VATICAN (SE): A recent interview with Pope Francis by Father Antonio Spadaro, the editor-in-chief of Civiltà Cattolica, sheds more light on his decision to remove the entire complement of 27 members from the Congregation for Divine Worship and Discipline of the Sacraments.

The French publication, Crux, reported that in the interview, Pope Francis insists that the reform of the liturgy of the Mass that received impetus from the Second Vatican Council is here to stay.

But in what is a poignant comment in the context of the entire membership of the Congregation for Divine Worship and Discipline of the Sacraments being replaced, the pope says to speak of a “reform of the reform,” as articulated by the prefect of the congregation, Robert Cardinal Sarah, during a controversial talk given in London on July 5, is an error.

Pope Francis told Father Spadaro that in authorising the regular use of the older version of the Mass, now referred to as the extraordinary form, Pope Benedict XVI was simply being magnanimous toward those attached to the Latin liturgy. “But it is an exception,” he stresses.

Pope Francis adds that he wonders why some young people, who were not raised with the old Latin Mass, nevertheless have nostalgia for it.

“And I ask myself: Why so much rigidity? Dig, dig, this rigidity always hides something, insecurity or even something else. Rigidity is defensive. True love is not rigid,” Pope Francis concludes.

While it is routine for the pope to rotate a few members each year in Vatican congregations, on October 28 Pope Francis totally transformed the makeup of the office in charge of all liturgical affairs, as its general assembly now has 38 members, eight more than previously, and all but the executive are newly appointed.
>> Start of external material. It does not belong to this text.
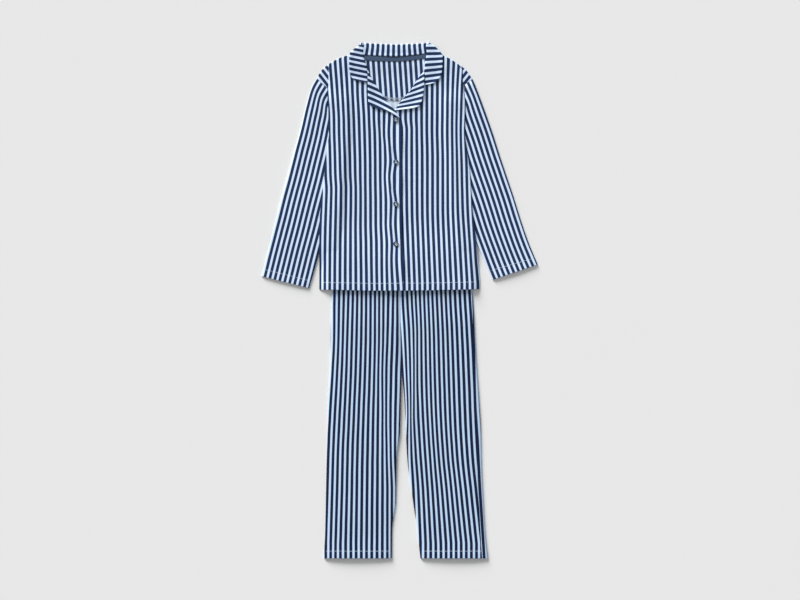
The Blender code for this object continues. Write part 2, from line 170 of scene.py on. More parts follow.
SLEEVE_RIGHT = (
    Ring(-192.5, 516.6, -167.9, 493.3),
    Ring(-203.9, 495.1, -166.6, 456.2),
    Ring(-217.9, 448.5, -145.6, 401.9),
    Ring(-229.5, 401.9, -136.3, 350.7),
    Ring(-244.7, 348.3, -141.0, 306.4),
    Ring(-258.6, 297.1, -151.5, 259.8),
    Ring(-273.8, 243.5, -164.3, 210.9),
    Ring(-288.9, 185.2, -177.1, 157.3),
    Ring(-304.1, 127.0, -191.1, 99.0),
    Ring(-321.5, 57.1, -210.9, 29.1),
)
SLEEVE_LEFT = (
    Ring(170.4, 515.0, 151.2, 501.9),
    Ring(182.9, 483.5, 153.8, 456.2),
    Ring(199.2, 439.2, 134.0, 401.9),
    Ring(215.5, 392.6, 125.8, 350.7),
    Ring(231.8, 341.3, 131.6, 306.4),
    Ring(248.1, 292.4, 142.1, 259.8),
    Ring(264.5, 243.5, 153.8, 210.9),
    Ring(281.9, 187.6, 168.9, 161.9),
    Ring(300.6, 134.0, 188.7, 113.0),
    Ring(321.5, 83.9, 217.2, 48.7),
)

# Lines seen from above, as (x, y). Each runs from the neck outwards and down.
SHOULDER_RIGHT = ((-86.0, 582.8), (-114.2, 572.5), (-138.6, 565.0), (-161.9, 552.2),
                  (-175.9, 541.7), (-185.2, 530.1), (-191.1, 518.4), (-166.6, 495.1))
SHOULDER_LEFT = ((66.5, 583.3), (96.7, 572.5), (117.7, 562.7), (141.0, 547.6),
                 (154.9, 537.1), (164.3, 523.1), (168.9, 516.1), (149.6, 503.3))
BACK_TOP = ((-165.4, 549.8), (-161.9, 552.2), (-138.6, 565.0), (-114.2, 572.5), (-91.0, 580.5),
            (-84.0, 570.5), (-47.8, 567.4), (-10.5, 566.4), (26.8, 567.8), (64.0, 570.5),
            (72.0, 580.5), (96.7, 572.5), (117.7, 562.7), (141.0, 547.6), (148.0, 542.3))
ROLL_RIGHT = ((-85.0, 583.0), (-83.9, 569.7), (-80.4, 555.7), (-75.7, 541.7), (-68.7, 525.4),
              (-57.1, 504.4), (-45.4, 485.8), (-31.5, 467.2), (-19.8, 453.2), (-8.2, 439.2),
              (1.2, 422.9), (5.8, 408.0))
ROLL_LEFT = ((65.5, 583.5), (62.9, 565.0), (59.4, 553.4), (57.1, 534.7), (47.8, 523.1),
             (38.4, 509.1), (26.8, 490.5), (12.8, 474.2), (-1.2, 457.8), (-10.5, 443.9),
             (-19.8, 429.9), (-23.3, 411.2))
PLACKET_RIGHT = ((5.8, 408.0), (5.8, 141.0), (8.6, 117.7), (12.4, 38.4), (13.3, 20.0))
PLACKET_LEFT = ((-23.3, 411.2), (-23.3, 141.0), (-19.8, 106.0), (-16.3, 20.0))
HEM = ((-186.4, 25.6), (-130.0, 24.8), (-60.0, 23.3), (0.0, 23.6), (60.0, 24.0),
       (130.0, 25.5), (187.0, 26.8))

LAPEL_RIGHT_EDGE = ((-74.1, 538.9), (-73.6, 505.6), (-73.4, 485.8), (-72.7, 467.2),
                    (-68.7, 455.5), (-54.8, 448.5), (-36.1, 442.7), (-22.1, 438.0),
                    (-8.2, 428.6), (-1.0, 424.6), (1.2, 421.9))
LAPEL_LEFT_EDGE = ((57.6, 535.2), (57.6, 502.1), (55.9, 485.8), (53.6, 471.8), (50.1, 460.2),
                   (45.4, 453.2), (33.8, 448.5), (12.8, 446.2), (-3.5, 441.5))
LEAF_RIGHT_OUTER = ((-85.0, 600.0), (-99.0, 590.7), (-115.3, 575.5), (-116.5, 565.0),
                    (-117.0, 546.4), (-115.8, 534.7), (-113.0, 523.1), (-106.0, 514.9),
                    (-96.7, 511.4), (-75.0, 507.5))
LEAF_RIGHT_INNER = ((-82.5, 600.0), (-82.2, 590.0), (-83.2, 572.9), (-82.7, 565.0),
                    (-79.9, 555.7), (-74.9, 541.7), (-74.1, 530.0), (-74.1, 507.5))
LEAF_LEFT_OUTER = ((65.2, 600.0), (73.4, 597.6), (94.4, 579.0), (100.2, 569.7),
                   (100.2, 555.7), (99.0, 537.1), (96.7, 525.4), (92.0, 516.1),
                   (80.4, 506.8), (58.6, 502.1))
LEAF_LEFT_INNER = ((62.6, 600.0), (62.3, 590.0), (63.6, 576.4), (62.2, 565.0), (59.4, 553.4),
                   (58.2, 537.1), (57.9, 502.1))
STAND_TOP = ((-87.0, 600.2), (-47.8, 598.1), (-10.5, 596.5), (26.8, 597.6), (67.0, 600.2))
STAND_SEAM = ((-92.0, 572.9), (-47.8, 570.4), (-10.5, 569.0), (26.8, 571.5), (72.0, 576.6))
FALL_EDGE = ((-106.0, 560.4), (-64.1, 556.9), (-10.5, 555.7), (47.8, 556.9), (90.0, 560.4))
FACING_EDGE = ((-89.7, 566.1), (-87.4, 541.7), (-78.1, 513.8), (-61.7, 490.5), (-43.1, 475.3),
               (-24.5, 468.8), (-10.5, 467.2))
FACING_EDGE_LEFT = ((68.7, 566.1), (66.4, 544.1), (57.1, 516.1), (40.8, 492.8), (22.1, 476.5),
                    (5.8, 468.8), (-10.5, 467.2))
TAPE_TOP = ((-88.0, 571.6), (-47.8, 569.0), (-10.5, 567.8), (26.8, 570.4), (68.0, 575.6))
TAPE_BOTTOM = ((-88.0, 560.0), (-47.8, 557.6), (-10.5, 556.6), (26.8, 559.7), (68.0, 564.6))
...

Commentators said at the time that it would spell the end of the push that Cardinal Sarah was making for his reform of the reform, as even though he survives in his role as prefect of the congregation he has been effectively isolated.

In an article published by The Eponymous Flower on November 16, Guiseppe Nardi quotes Vatican journalist, Sandro Magister, as saying, “Cardinal Sarah is condemned to lead offices that work against him.”
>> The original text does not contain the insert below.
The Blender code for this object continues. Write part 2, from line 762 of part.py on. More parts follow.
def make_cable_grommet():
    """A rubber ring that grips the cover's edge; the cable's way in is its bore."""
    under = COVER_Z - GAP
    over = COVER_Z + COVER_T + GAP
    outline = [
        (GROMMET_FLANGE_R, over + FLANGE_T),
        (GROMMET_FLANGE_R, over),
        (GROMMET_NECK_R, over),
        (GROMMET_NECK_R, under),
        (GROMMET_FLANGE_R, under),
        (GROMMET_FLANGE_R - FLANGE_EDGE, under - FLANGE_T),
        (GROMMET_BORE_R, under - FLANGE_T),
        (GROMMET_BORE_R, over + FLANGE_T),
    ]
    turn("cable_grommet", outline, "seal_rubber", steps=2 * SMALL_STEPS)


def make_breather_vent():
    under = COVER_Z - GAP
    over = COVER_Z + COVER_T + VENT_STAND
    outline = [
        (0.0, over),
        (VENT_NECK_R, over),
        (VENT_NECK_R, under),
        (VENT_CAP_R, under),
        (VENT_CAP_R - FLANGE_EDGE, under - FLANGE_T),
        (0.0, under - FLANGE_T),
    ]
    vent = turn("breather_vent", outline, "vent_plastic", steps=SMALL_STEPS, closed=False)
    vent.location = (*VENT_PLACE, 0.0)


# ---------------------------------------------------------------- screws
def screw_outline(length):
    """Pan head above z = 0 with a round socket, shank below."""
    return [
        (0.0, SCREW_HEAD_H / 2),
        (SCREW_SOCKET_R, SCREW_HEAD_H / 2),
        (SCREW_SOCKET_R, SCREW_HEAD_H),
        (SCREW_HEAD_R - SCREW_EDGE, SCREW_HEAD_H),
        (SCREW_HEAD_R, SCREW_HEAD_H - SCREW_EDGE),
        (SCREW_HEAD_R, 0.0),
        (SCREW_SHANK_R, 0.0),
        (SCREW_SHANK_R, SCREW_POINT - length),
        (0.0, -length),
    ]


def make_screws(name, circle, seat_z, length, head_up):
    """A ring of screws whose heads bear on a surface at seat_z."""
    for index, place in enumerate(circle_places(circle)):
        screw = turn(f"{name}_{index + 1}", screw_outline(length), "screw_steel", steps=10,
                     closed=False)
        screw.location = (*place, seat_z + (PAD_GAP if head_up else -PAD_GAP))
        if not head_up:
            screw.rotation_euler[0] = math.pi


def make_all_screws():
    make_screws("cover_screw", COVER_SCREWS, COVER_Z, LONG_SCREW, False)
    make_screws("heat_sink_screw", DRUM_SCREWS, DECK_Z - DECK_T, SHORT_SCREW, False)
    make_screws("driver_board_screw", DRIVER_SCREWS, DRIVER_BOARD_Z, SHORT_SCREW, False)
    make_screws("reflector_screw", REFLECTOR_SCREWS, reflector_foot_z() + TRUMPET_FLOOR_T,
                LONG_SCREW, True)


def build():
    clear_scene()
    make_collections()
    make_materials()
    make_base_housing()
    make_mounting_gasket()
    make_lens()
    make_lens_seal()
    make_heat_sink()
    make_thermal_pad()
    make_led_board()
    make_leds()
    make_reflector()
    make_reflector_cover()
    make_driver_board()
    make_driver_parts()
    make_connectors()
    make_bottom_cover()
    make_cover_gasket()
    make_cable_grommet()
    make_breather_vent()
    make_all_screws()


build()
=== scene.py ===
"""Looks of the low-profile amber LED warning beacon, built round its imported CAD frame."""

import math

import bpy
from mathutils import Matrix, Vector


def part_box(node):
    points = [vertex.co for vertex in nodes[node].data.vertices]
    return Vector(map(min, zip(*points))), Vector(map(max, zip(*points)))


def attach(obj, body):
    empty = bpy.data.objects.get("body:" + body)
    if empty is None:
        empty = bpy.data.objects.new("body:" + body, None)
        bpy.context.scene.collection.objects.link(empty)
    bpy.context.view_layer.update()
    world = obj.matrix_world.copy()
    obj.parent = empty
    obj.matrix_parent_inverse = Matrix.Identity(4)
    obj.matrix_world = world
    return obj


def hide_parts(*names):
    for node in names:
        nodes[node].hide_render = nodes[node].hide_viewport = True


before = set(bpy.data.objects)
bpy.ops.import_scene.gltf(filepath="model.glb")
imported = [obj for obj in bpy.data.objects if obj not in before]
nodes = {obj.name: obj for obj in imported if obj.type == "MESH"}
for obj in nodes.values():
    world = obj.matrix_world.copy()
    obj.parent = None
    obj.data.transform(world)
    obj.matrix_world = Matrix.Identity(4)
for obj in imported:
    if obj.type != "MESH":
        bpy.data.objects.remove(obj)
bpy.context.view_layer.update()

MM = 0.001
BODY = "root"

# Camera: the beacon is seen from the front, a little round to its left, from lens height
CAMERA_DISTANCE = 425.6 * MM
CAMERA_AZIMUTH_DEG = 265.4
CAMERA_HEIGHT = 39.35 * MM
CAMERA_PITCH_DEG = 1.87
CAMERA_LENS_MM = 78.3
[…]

The timing is also poignant, as in his talk in London earlier this year, Cardinal Sarah asked all priests to go back to celebrating Mass facing east (away from the people) and had suggested the first Sunday of Advent as a good time to start (November 27).
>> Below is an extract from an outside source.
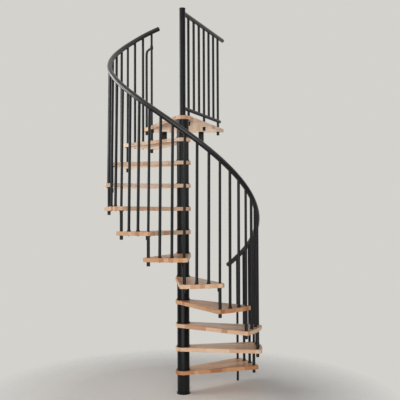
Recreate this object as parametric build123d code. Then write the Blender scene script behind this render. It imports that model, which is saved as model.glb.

The article adds that Pope Francis’ reform of the congregation began in November 2014 when he replaced its previous prefect, Antonio Cardinal Cañizares Llovera, with Cardinal Sarah.

But the appointment of Archbishop Piero Marini, who is regarded as an opponent of any recovery of the traditional form of the Mass, is probably the most significant one to watch.

The interview with Pope Francis is published in In your Eyes are my Word, the first unabridged collection of his homilies as the archbishop of Buenos Aires. Written in Italian, it was launched at the Vatican on November 11.

For his part, Cardinal Sarah has continued his campaign through a book, The Power of Silence, published in French on October 6.